> [Written request]: Only the lines from the one containing "rim_ring();" down to the one containing "obj.parent = None", inclusive, are to be quoted exactly.

- - - - - - -

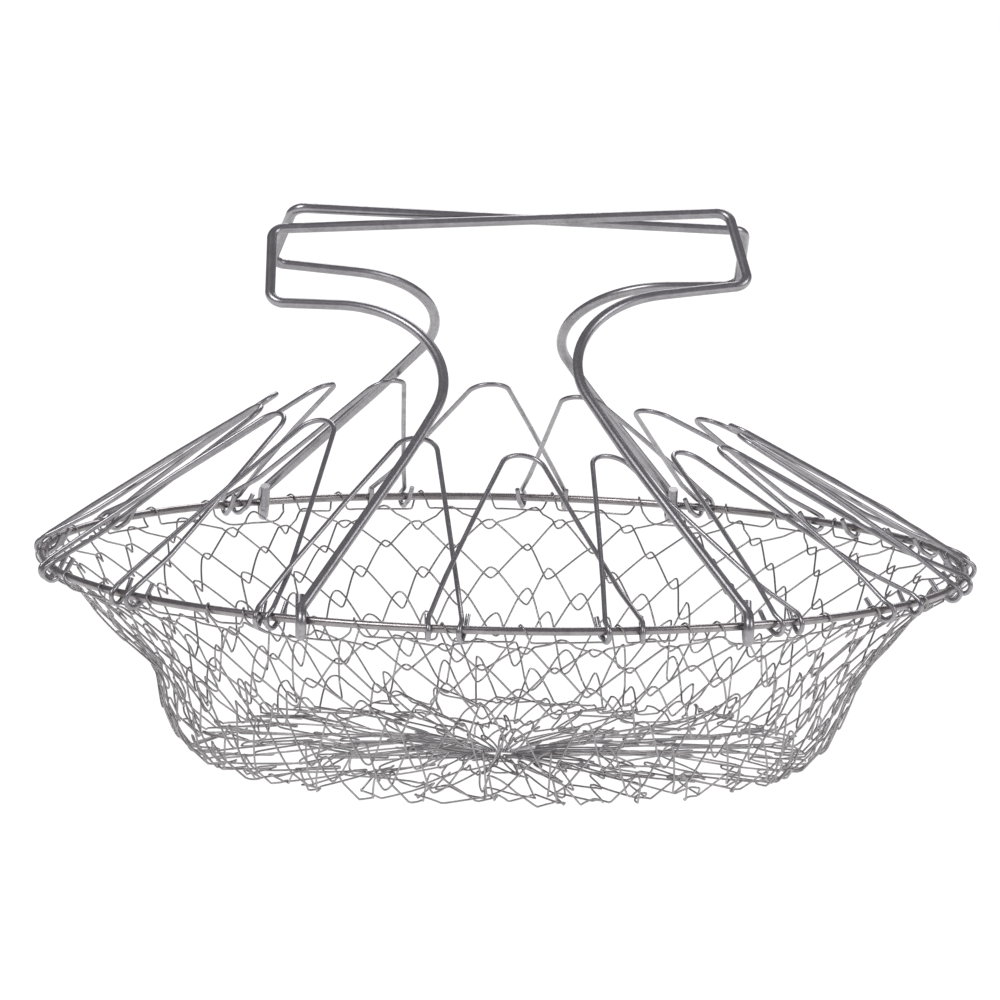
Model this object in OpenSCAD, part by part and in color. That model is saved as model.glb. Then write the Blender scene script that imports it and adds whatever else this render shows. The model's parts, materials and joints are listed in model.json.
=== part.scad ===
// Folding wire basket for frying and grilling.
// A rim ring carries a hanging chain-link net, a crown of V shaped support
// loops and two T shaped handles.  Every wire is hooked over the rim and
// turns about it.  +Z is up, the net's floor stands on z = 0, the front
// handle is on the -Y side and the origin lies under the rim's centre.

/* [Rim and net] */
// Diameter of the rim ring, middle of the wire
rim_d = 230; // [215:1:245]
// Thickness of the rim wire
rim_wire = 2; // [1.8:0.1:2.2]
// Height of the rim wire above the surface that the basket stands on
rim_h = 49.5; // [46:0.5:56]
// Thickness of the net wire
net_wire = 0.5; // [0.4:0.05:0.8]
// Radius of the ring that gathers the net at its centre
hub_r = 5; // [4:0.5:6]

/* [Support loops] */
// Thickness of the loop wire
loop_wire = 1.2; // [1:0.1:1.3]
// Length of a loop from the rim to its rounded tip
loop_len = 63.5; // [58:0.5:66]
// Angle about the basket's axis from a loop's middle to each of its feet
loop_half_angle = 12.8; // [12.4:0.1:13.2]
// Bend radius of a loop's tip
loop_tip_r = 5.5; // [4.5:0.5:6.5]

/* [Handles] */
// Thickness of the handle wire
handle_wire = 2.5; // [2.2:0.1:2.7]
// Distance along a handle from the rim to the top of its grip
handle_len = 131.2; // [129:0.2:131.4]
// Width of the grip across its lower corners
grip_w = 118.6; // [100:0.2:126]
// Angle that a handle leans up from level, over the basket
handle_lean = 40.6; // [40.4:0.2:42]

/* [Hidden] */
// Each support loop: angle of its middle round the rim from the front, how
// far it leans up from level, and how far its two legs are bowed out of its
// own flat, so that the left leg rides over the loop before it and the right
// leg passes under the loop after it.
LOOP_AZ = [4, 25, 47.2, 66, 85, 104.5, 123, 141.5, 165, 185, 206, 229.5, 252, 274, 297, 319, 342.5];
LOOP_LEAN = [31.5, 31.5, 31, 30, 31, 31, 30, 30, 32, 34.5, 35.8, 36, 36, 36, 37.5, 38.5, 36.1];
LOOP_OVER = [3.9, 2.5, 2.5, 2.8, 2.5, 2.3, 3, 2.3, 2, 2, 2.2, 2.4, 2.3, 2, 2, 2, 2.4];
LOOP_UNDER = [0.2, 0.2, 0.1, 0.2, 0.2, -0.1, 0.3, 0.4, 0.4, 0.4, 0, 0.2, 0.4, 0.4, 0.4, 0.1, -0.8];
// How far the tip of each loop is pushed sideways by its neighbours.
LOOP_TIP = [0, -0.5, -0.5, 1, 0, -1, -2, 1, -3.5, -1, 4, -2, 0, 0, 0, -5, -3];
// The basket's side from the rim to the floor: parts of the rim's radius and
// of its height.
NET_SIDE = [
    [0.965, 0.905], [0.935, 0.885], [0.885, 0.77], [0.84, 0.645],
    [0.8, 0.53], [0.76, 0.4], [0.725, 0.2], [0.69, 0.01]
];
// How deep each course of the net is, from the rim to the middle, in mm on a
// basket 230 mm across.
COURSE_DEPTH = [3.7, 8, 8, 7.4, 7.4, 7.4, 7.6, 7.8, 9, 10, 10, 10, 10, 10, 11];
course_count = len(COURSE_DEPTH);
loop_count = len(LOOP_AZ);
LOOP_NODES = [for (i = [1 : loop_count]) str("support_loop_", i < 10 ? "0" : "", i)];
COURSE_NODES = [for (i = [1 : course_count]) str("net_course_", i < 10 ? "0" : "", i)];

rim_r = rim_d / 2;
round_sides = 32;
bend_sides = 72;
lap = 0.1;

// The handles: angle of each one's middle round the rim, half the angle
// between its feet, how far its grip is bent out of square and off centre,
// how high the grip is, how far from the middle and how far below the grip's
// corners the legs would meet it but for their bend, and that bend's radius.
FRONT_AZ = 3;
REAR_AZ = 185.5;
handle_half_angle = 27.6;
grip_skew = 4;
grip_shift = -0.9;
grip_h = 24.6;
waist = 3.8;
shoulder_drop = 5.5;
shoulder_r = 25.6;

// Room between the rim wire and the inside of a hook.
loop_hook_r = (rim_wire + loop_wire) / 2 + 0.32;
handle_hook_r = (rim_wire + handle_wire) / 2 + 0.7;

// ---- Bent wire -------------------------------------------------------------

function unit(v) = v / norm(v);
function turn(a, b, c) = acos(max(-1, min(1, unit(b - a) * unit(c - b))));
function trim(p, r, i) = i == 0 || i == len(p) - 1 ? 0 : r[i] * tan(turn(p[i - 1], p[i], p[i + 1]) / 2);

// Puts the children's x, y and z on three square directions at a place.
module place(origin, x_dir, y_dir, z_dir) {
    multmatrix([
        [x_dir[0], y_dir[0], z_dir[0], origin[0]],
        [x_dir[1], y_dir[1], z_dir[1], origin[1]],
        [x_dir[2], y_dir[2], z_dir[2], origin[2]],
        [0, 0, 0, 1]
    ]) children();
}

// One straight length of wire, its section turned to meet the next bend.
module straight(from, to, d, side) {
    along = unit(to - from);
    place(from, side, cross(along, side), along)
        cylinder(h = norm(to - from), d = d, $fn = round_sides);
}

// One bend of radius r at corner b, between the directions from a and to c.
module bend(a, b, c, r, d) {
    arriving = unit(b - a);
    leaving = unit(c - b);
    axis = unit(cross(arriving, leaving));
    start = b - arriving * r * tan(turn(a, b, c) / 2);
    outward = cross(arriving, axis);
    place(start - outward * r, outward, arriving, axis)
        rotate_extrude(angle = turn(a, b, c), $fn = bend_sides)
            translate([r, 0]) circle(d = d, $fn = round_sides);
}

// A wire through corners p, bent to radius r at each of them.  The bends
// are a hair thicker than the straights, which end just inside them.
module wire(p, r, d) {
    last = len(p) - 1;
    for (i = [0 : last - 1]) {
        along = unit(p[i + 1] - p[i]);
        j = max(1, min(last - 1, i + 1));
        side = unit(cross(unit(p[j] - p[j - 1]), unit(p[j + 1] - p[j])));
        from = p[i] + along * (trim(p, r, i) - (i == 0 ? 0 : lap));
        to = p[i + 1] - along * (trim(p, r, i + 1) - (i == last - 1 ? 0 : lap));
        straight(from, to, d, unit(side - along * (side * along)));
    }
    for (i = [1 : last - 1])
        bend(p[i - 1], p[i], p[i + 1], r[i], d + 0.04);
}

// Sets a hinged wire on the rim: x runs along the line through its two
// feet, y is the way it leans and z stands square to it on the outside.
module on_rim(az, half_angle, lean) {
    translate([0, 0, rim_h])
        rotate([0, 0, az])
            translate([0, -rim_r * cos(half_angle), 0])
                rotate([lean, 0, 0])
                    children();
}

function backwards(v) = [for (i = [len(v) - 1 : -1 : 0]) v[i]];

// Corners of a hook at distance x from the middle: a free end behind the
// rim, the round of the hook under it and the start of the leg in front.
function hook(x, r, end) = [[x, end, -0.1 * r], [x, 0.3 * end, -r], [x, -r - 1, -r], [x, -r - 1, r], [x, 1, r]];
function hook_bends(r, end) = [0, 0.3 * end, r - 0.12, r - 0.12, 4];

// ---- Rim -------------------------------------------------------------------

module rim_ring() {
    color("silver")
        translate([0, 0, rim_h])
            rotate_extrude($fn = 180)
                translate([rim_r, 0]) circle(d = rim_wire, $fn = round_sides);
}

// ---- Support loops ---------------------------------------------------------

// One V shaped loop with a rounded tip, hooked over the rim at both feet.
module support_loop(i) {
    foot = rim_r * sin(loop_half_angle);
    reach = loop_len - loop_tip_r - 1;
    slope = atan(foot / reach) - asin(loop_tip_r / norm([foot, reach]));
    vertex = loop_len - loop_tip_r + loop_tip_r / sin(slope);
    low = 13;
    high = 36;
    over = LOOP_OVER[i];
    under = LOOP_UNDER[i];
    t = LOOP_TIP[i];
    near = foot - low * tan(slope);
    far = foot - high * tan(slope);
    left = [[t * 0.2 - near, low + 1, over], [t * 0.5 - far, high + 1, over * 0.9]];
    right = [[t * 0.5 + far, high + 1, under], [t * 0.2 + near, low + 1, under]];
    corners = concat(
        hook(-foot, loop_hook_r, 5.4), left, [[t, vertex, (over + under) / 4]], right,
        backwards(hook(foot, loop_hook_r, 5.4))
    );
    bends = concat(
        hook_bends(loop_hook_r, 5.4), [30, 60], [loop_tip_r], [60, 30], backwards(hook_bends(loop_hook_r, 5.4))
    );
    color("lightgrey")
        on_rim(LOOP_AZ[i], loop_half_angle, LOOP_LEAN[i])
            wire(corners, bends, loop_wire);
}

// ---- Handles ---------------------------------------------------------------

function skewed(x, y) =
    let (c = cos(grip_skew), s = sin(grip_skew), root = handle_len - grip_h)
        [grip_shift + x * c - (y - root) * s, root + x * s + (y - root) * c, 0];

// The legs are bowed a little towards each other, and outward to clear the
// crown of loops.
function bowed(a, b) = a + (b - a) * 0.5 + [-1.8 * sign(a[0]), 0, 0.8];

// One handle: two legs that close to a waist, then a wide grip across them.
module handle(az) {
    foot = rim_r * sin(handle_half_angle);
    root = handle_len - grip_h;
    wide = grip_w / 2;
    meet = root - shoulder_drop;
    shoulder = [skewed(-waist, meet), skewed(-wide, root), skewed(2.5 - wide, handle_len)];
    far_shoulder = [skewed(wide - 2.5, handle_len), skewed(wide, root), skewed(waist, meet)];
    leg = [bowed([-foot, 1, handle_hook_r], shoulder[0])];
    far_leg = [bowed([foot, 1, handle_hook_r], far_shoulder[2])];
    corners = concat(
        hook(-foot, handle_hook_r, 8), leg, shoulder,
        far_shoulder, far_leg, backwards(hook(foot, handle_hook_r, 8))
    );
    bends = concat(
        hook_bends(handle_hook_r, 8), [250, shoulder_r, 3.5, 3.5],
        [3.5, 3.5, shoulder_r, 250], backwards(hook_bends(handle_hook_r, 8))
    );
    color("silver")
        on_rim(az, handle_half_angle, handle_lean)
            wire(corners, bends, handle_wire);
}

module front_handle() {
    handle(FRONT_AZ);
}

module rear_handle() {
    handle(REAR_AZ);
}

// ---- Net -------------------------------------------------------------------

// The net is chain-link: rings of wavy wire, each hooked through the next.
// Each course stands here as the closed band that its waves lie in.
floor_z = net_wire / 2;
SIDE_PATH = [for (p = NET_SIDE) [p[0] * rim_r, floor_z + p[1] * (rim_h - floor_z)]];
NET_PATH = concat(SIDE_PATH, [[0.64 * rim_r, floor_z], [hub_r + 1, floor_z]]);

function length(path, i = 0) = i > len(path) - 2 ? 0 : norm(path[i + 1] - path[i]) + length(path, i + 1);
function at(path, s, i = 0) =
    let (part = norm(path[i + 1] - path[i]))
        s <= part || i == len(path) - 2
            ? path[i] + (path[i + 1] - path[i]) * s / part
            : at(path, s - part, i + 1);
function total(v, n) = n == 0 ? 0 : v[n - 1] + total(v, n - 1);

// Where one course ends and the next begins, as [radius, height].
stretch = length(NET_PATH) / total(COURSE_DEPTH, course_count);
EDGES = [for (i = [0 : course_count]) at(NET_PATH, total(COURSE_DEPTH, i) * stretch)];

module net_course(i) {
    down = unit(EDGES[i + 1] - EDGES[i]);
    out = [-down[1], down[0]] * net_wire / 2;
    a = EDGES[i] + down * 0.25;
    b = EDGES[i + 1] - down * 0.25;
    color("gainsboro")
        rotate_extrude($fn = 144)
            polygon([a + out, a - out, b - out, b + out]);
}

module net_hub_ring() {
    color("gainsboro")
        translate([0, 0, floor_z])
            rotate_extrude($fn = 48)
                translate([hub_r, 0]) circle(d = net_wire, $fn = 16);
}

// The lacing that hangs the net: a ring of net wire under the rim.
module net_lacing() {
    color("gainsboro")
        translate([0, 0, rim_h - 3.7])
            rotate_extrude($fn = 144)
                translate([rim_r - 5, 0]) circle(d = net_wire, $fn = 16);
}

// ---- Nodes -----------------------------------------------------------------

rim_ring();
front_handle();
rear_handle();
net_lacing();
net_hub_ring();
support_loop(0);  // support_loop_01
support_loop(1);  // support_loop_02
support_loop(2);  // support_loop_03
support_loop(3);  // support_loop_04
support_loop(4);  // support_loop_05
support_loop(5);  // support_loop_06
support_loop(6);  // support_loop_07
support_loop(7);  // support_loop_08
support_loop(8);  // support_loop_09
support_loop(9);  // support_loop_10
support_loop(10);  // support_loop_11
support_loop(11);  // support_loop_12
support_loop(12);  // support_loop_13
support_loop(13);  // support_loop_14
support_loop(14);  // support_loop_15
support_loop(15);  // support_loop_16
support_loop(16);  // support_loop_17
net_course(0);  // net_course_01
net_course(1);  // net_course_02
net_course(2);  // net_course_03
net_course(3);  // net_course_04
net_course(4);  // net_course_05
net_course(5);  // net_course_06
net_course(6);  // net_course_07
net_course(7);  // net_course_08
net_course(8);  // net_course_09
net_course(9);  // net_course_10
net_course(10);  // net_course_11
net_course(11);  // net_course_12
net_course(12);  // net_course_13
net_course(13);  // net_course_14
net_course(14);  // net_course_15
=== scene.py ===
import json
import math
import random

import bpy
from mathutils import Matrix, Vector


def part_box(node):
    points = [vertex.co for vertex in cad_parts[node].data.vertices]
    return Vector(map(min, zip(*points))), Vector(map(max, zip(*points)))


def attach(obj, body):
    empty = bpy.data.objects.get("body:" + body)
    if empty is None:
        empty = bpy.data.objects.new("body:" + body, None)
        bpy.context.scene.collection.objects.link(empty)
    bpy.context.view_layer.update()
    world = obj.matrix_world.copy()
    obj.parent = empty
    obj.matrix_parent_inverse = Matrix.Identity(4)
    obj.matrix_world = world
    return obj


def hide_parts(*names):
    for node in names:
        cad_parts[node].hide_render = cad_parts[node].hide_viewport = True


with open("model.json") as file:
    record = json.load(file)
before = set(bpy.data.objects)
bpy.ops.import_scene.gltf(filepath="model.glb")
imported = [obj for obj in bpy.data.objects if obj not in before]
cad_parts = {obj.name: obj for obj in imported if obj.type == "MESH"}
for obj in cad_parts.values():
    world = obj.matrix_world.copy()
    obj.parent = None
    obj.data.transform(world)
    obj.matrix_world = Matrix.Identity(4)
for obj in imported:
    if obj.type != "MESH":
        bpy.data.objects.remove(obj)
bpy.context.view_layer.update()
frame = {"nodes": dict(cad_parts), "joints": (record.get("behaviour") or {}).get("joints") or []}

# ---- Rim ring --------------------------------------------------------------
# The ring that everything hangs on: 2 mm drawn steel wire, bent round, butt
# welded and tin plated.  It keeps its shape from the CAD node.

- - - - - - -

> [Full solution]:
rim_ring();
front_handle();
rear_handle();
net_lacing();
net_hub_ring();
support_loop(0);  // support_loop_01
support_loop(1);  // support_loop_02
support_loop(2);  // support_loop_03
support_loop(3);  // support_loop_04
support_loop(4);  // support_loop_05
support_loop(5);  // support_loop_06
support_loop(6);  // support_loop_07
support_loop(7);  // support_loop_08
support_loop(8);  // support_loop_09
support_loop(9);  // support_loop_10
support_loop(10);  // support_loop_11
support_loop(11);  // support_loop_12
support_loop(12);  // support_loop_13
support_loop(13);  // support_loop_14
support_loop(14);  // support_loop_15
support_loop(15);  // support_loop_16
support_loop(16);  // support_loop_17
net_course(0);  // net_course_01
net_course(1);  // net_course_02
net_course(2);  // net_course_03
net_course(3);  // net_course_04
net_course(4);  // net_course_05
net_course(5);  // net_course_06
net_course(6);  // net_course_07
net_course(7);  // net_course_08
net_course(8);  // net_course_09
net_course(9);  // net_course_10
net_course(10);  // net_course_11
net_course(11);  // net_course_12
net_course(12);  // net_course_13
net_course(13);  // net_course_14
net_course(14);  // net_course_15
=== scene.py ===
import json
import math
import random

import bpy
from mathutils import Matrix, Vector


def part_box(node):
    points = [vertex.co for vertex in cad_parts[node].data.vertices]
    return Vector(map(min, zip(*points))), Vector(map(max, zip(*points)))


def attach(obj, body):
    empty = bpy.data.objects.get("body:" + body)
    if empty is None:
        empty = bpy.data.objects.new("body:" + body, None)
        bpy.context.scene.collection.objects.link(empty)
    bpy.context.view_layer.update()
    world = obj.matrix_world.copy()
    obj.parent = empty
    obj.matrix_parent_inverse = Matrix.Identity(4)
    obj.matrix_world = world
    return obj


def hide_parts(*names):
    for node in names:
        cad_parts[node].hide_render = cad_parts[node].hide_viewport = True


with open("model.json") as file:
    record = json.load(file)
before = set(bpy.data.objects)
bpy.ops.import_scene.gltf(filepath="model.glb")
imported = [obj for obj in bpy.data.objects if obj not in before]
cad_parts = {obj.name: obj for obj in imported if obj.type == "MESH"}
for obj in cad_parts.values():
    world = obj.matrix_world.copy()
    obj.parent = None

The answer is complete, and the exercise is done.